Several years ago I attended a seminar at which the brilliant theologian and writer, The Rev. Dr. Barbara Brown Taylor, was the keynote speaker. She shared a story about hiking with a group of students in southern Turkey. They turned a bend in the path and there, looming in front of them, was the outline of a ruined Christian cathedral. The façade was crumbling. When she went inside this once magnificent church, she discovered that it was filled with litter and weeds were growing up between the mosaic tiles of the floor. On the walls were these faded and cracked frescoes where you could still recognize fragments of the Lamb of God, the last supper and figures of saints and prophets. In summarizing this experience, Dr. Taylor said: “Talking about the post-Christian era is a very different thing than actually walking around in it. Christianity died in Turkey. The land that gave birth to Paul. The land of Galatia, Ephesus and Collossia. We simply cannot take our church or our faith fore granted. We must bring all our best gifts to the work of strengthening the church and passing on our faith, or we may end up selling tickets to museums.”

This is what your Capital Campaign is all about. It is about bringing all our best gifts to the work of strengthening this church and passing on our faith to the next generations so that God’s love story can continue. It’s about harnessing the power of our money and putting it to work for God.

It never ceases to amaze me that God has entrusted us with the message of his love. For better or worse, God has placed his message in our hands. As Paul wrote to the Corinthians, “And so we are ambassadors for Christ, God making his appeal through us.” There is no Plan B. The future of the church is up to us. God cannot preserve the church without our help.

Dr. Paul Brand, the famous leprosy specialist, tells a powerful story in his book Fearfully and Wonderfully Made. After WWII a group of German students volunteered to help rebuild a cathedral in England that had been badly damaged in the bombings. But the students and parishioners could not figure out how to restore a large statue of Jesus with his arms outstretched and bearing the familiar inscription: “Come Unto Me.” Careful patching could repair all the damage to the statue except for Christ’s hands, which had been totally destroyed. Finally they reached a decision that still stands today. The statue of Jesus has no hands, but the inscription now reads: “Christ Has No Hands But Ours.”

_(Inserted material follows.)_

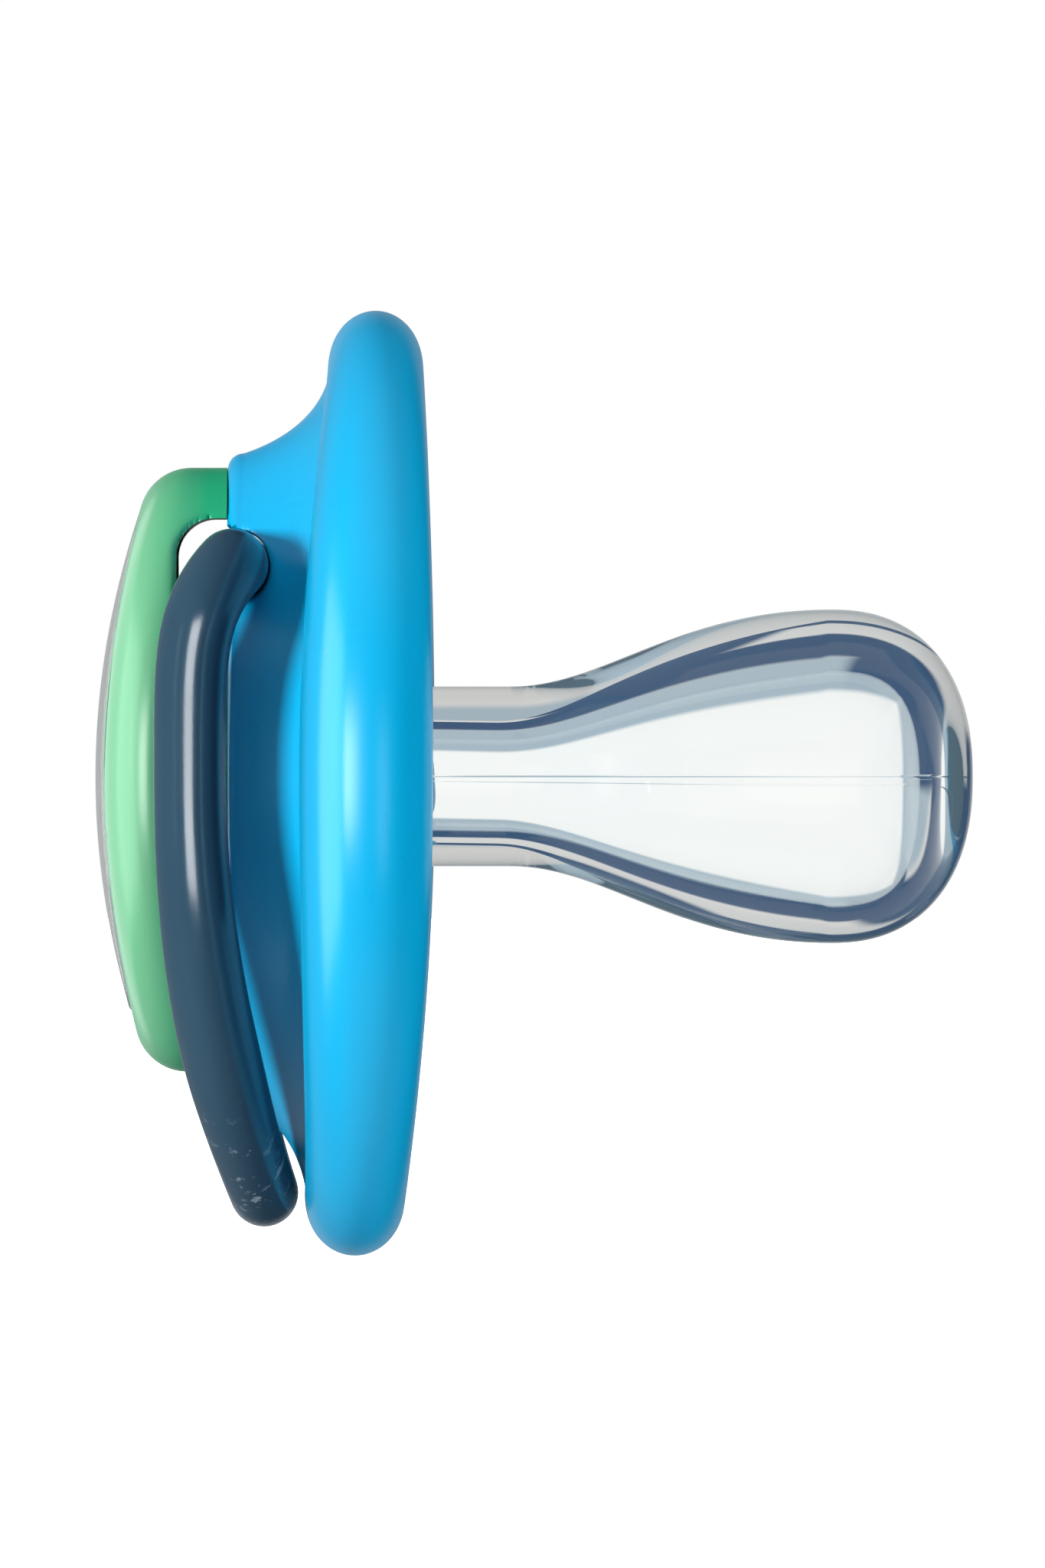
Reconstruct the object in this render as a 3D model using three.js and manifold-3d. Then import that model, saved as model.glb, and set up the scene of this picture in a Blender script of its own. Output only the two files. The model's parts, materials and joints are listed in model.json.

In the parable about the persistent widow, Jesus reminds us that what we do makes a difference. Our efforts to work for justice, to show mercy, to share God’s love have an impact. When it comes to dealing with the unjust powers and principalities, living and loving like Jesus is truly our only hope. To quote the Jesuit priest, Pierre Teilhard de Chardin, “The day will come when, after harnessing the ether, the winds, the tides, gravitation, we shall harness for God the energies of love. And, on that day, for the second time in the history of the world, we will have discovered fire.”

“When the Son of Man comes, will he find faith on earth?”

Remember the words of that old gospel song, “He’s got the whole world in his hands?” It’s true. God does have the whole world in His hands. But God has placed the care of His world in our hands.
The precious gift of God’s creation—It’s in our hands.
The message of salvation—of God’s love and forgiveness in Jesus Christ—it’s in our hands.
And the future of the church—that’s in our hands, too.

My dear brothers and sisters in Christ, may God bless the work of our hands, so that 70 years from now, pearls of faith will adorn the lives of the grand children of this congregation and all those who come after them. May we never lose heart. May we never give up, but persistently work to pass on the story of God’s great love—this pearl of great price–that has been placed in our hands. Amen.